Credit stress in large Indian firms

by Ajay Shah and Pramod Sinha.

We in India are used to thinking about banks and NPAs. We infer the state of difficulty of the banks, and indirectly of their borrowers, by using data from banks. There are many advantages in looking directly at the state of credit stress in the large non-financial firms, and identifying the firms where there is high credit stress:

  1. Do not rely on bank information. This evidence is not filtered through the difficulties of banking regulation. Whether a bank classified Kingfisher Airlines as an NPA or not, we can see credit stress in the financial statements of Kingfisher Airlines.
  2. Look beyond banks. Banks are not the only financial lenders to the non-financial firms. As an example, bank-centric thinking is not useful in understanding runs on mutual funds. When there is stress in a borrower, this impacts not just on banks but on all lenders. Pulling together information about stressed borrowers helps us see the difficulties of lenders, on a financial system scale, and not just in banks.
  3. Micro-prudential considerations. The stressed firms face likely defaults. The debt of such firms is likely to be worth less than book value. Under sound micro-prudential regulation, banks and other lenders should mark down these assets, even if no default has taken place. The extent of stress, as seen here, gives us insights into the fragility of banks and other lenders.
  4. The bankruptcy process, the distressed debt industry. There is a new world opening up in India, of distressed firm transactions and the bankruptcy process. We will see the empirical contours of this industry, and the bankruptcy process, by examining the state of credit stress in the non-financial firms.
  5. A drag on growth. A firm that is in a state of credit stress is likely to face difficulties meeting payments to creditors. It might often be liquidity constrained, and may struggle to obtain cash to pay its suppliers. The mind space of the leadership of such a firm is likely to be absorbed in the struggle for survival. Such firms are unlikely to fare well on growth through increasing the resources utilised or through increased productivity. To understand what is coming in Indian macroeconomics, we should look at the non-financial firms and their balance sheet difficulties.
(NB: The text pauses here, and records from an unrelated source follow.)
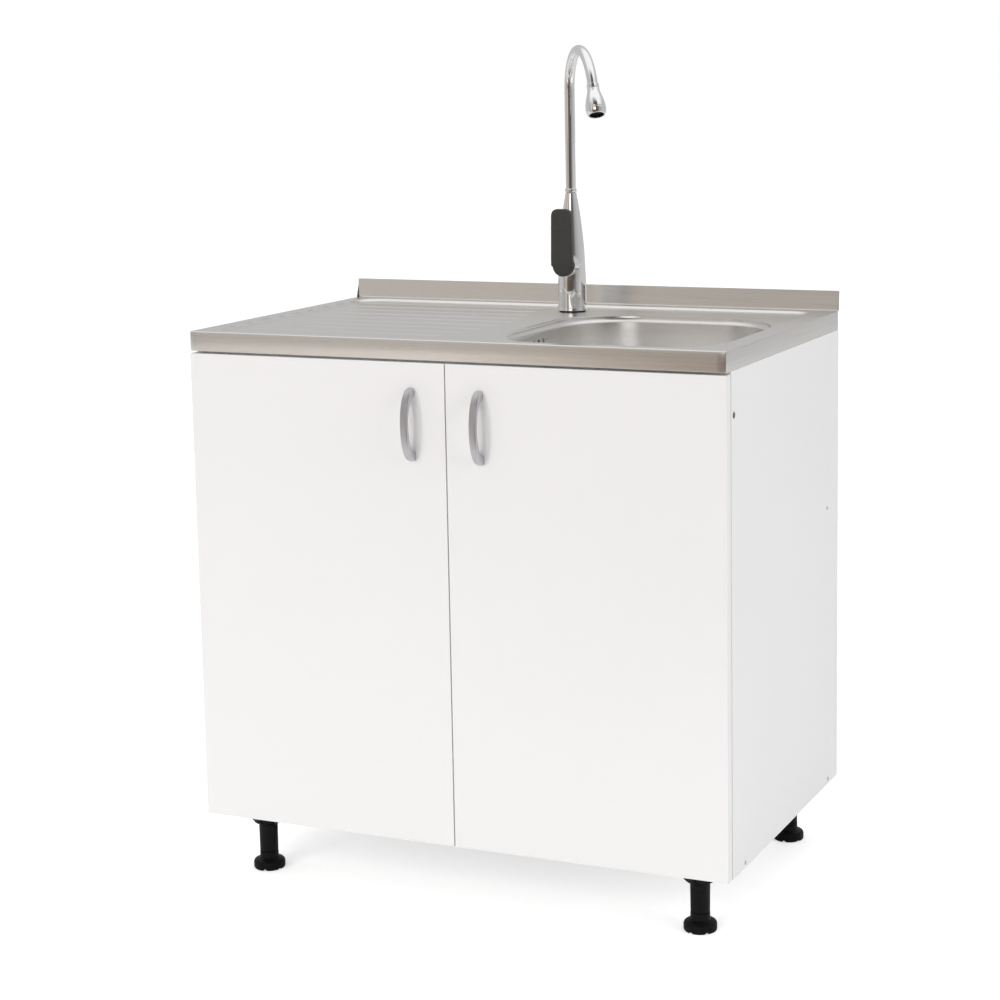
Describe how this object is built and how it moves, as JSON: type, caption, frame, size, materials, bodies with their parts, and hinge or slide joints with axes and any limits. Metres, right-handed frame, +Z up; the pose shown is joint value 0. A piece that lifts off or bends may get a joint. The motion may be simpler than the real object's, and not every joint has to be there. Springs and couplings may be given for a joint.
{
  "type": "sink unit with cabinet",
  "caption": "White cabinet on screw feet with two doors, a steel lay-on sink with drainer and bowl, a tall swivel mixer tap and a bottle trap.",
  "frame": {"origin": "on the floor, under the middle of the whole unit", "axes": "+Z up, -Y towards the user in front of the doors, +X to the user's right"},
  "size_m": [0.8, 0.5291, 1.1919],
  "materials": {
    "steel": "brushed stainless steel",
    "chrome": "polished chrome plate",
    "satin_chrome": "satin chrome plate",
    "zinc": "zinc-plated or nickel-plated steel",
    "charcoal": "charcoal satin lacquer",
    "white_board": "white melamine-faced board, smooth satin",
    "white_plastic": "white moulded plastic",
    "black_plastic": "black moulded plastic",
    "rubber": "black rubber"
  },
  "bodies": {
    "cabinet": {"sink_top": "steel", "bowl": "steel", "drain_cup": "steel", "tap_body": "chrome", "hot_inlet": "satin_chrome", "cold_inlet": "satin_chrome", "tap_stud": "zinc", "tap_nut": "zinc", "left_lower_hinge_arm": "zinc", "left_upper_hinge_arm": "zinc", "right_lower_hinge_arm": "zinc", "right_upper_hinge_arm": "zinc", "left_side": "white_board", "right_side": "white_board", "bottom_panel": "white_board", "front_rail": "white_board", "rear_top_rail": "white_board", "rear_middle_rail": "white_board", "overflow_housing": "white_plastic", "overflow_hose": "white_plastic", "drain_lock_nut": "white_plastic", "drain_tailpiece": "white_plastic", "tailpiece_nut": "white_plastic", "trap_body": "white_plastic", "dip_tube": "white_plastic", "trap_cup": "white_plastic", "waste_pipe": "white_plastic", "outlet_nut": "white_plastic", "cartridge": "white_plastic", "tap_washer": "black_plastic", "front_left_leg": "black_plastic", "front_right_leg": "black_plastic", "rear_left_leg": "black_plastic", "rear_right_leg": "black_plastic", "drain_seal": "rubber", "tap_seal": "rubber"},
    "left_hinge_links": {"left_lower_hinge_link": "zinc", "left_upper_hinge_link": "zinc"},
    "left_door": {"left_door": "white_board", "left_handle": "satin_chrome", "left_lower_hinge_cup": "zinc", "left_upper_hinge_cup": "zinc"},
    "right_hinge_links": {"right_lower_hinge_link": "zinc", "right_upper_hinge_link": "zinc"},
    "right_door": {"right_door": "white_board", "right_handle": "satin_chrome", "right_lower_hinge_cup": "zinc", "right_upper_hinge_cup": "zinc"},
    "spout": {"spout": "chrome", "spout_collar": "chrome", "nozzle": "chrome", "aerator": "black_plastic"},
    "lever_mount": {"cartridge_collar": "zinc"},
    "lever": {"lever": "charcoal", "lever_stem": "satin_chrome"},
    "strainer": {"strainer_basket": "steel"},
    "front_left_foot": {"front_left_foot": "black_plastic"},
    "front_right_foot": {"front_right_foot": "black_plastic"},
    "rear_left_foot": {"rear_left_foot": "black_plastic"},
    "rear_right_foot": {"rear_right_foot": "black_plastic"}
  },
  "joints": [
    {"name": "left_link_swing", "type": "hinge", "parent": "cabinet", "child": "left_hinge_links", "pos_m": [-0.374, -0.218, 0.4], "axis": [0, 0, 1], "range_deg": [0, 25]},
    {"name": "left_door_swing", "type": "hinge", "parent": "left_hinge_links", "child": "left_door", "pos_m": [-0.3921, -0.2289, 0.4], "axis": [0, 0, -1], "range_deg": [0, 125]},
    {"name": "right_link_swing", "type": "hinge", "parent": "cabinet", "child": "right_hinge_links", "pos_m": [0.374, -0.218, 0.4], "axis": [0, 0, -1], "range_deg": [0, 25]},
    {"name": "right_door_swing", "type": "hinge", "parent": "right_hinge_links", "child": "right_door", "pos_m": [0.3921, -0.2289, 0.4], "axis": [0, 0, 1], "range_deg": [0, 125]},
    {"name": "spout_swivel", "type": "hinge", "parent": "cabinet", "child": "spout", "pos_m": [0.009, 0.18, 0.98], "axis": [0, 0, 1], "range_deg": [-70, 70]},
    {"name": "lever_turn", "type": "hinge", "parent": "cabinet", "child": "lever_mount", "pos_m": [0.009, 0.156, 0.868], "axis": [0, -1, 0], "range_deg": [-45, 45]},
    {"name": "lever_lift", "type": "hinge", "parent": "lever_mount", "child": "lever", "pos_m": [0.009, 0.1486, 0.8505], "axis": [1, 0, 0], "range_deg": [0, 25]},
    {"name": "strainer_lift", "type": "slide", "parent": "cabinet", "child": "strainer", "axis": [0, 0, 1], "range_m": [0, 0.06]},
    {"name": "front_left_foot_screw", "type": "slide", "parent": "cabinet", "child": "front_left_foot", "axis": [0, 0, -1], "range_m": [0, 0.02]},
    {"name": "front_right_foot_screw", "type": "slide", "parent": "cabinet", "child": "front_right_foot", "axis": [0, 0, -1], "range_m": [0, 0.02]},
    {"name": "rear_left_foot_screw", "type": "slide", "parent": "cabinet", "child": "rear_left_foot", "axis": [0, 0, -1], "range_m": [0, 0.02]},
    {"name": "rear_right_foot_screw", "type": "slide", "parent": "cabinet", "child": "rear_right_foot", "axis": [0, 0, -1], "range_m": [0, 0.02]}
  ],
  "couplings": [
    {"joint": "left_link_swing", "follows": "left_door_swing", "ratio": 0.2},
    {"joint": "right_link_swing", "follows": "right_door_swing", "ratio": 0.2}
  ]
}
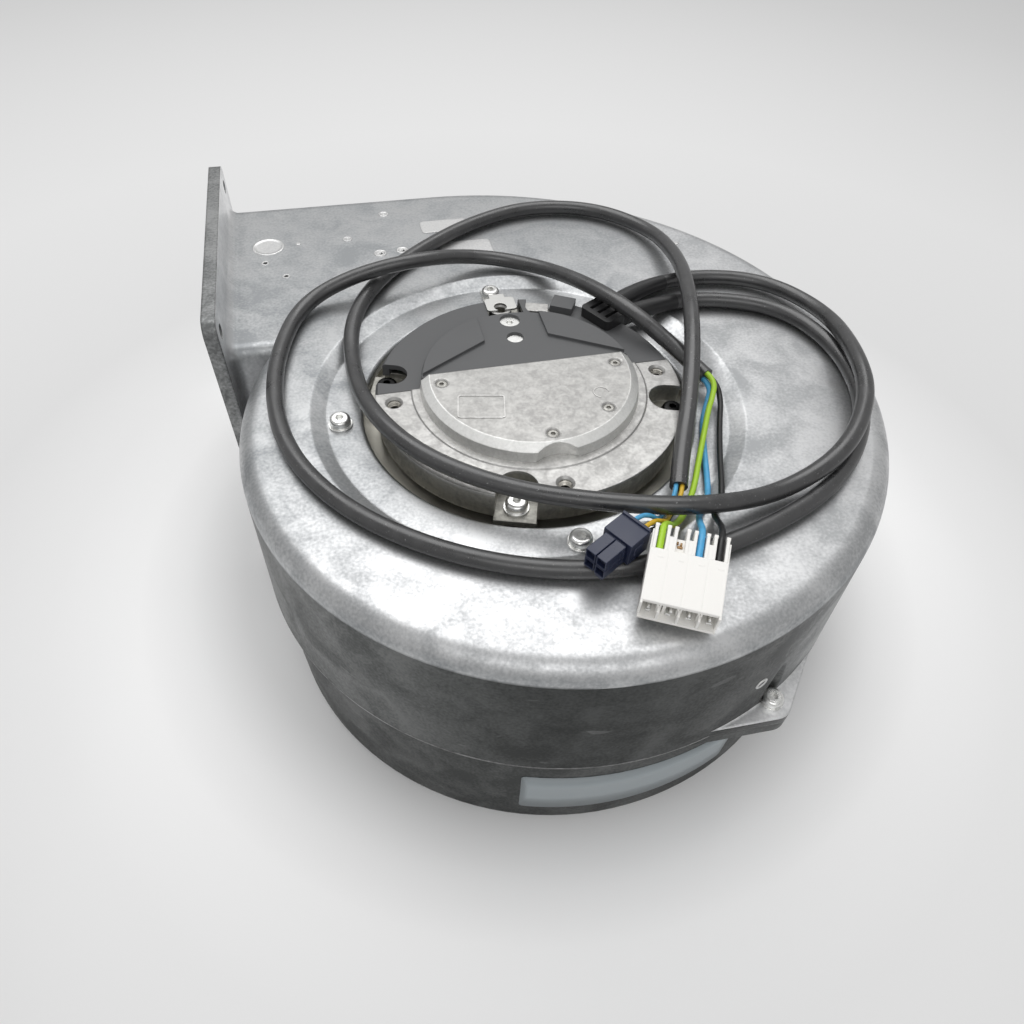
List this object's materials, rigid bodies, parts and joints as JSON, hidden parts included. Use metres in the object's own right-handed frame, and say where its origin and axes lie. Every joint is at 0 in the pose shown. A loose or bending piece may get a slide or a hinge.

Identifying stressed firms


The interest cover ratio is defined as PBIT/interest. If a firm has to make interest payments of 100, and if its profit before interest and taxes is 150, then its interest cover ratio ("ICR") is 1.5. Such a firm has the 100 required to pay interest in the year, but there may be a task in terms of juggling the dates on which interest has to be paid versus the dates on which the business produces cash. And, such a firm is left with just 50 after paying interest, which can be used for debt repayment and the regular capital expenditures required for the upkeep of the business.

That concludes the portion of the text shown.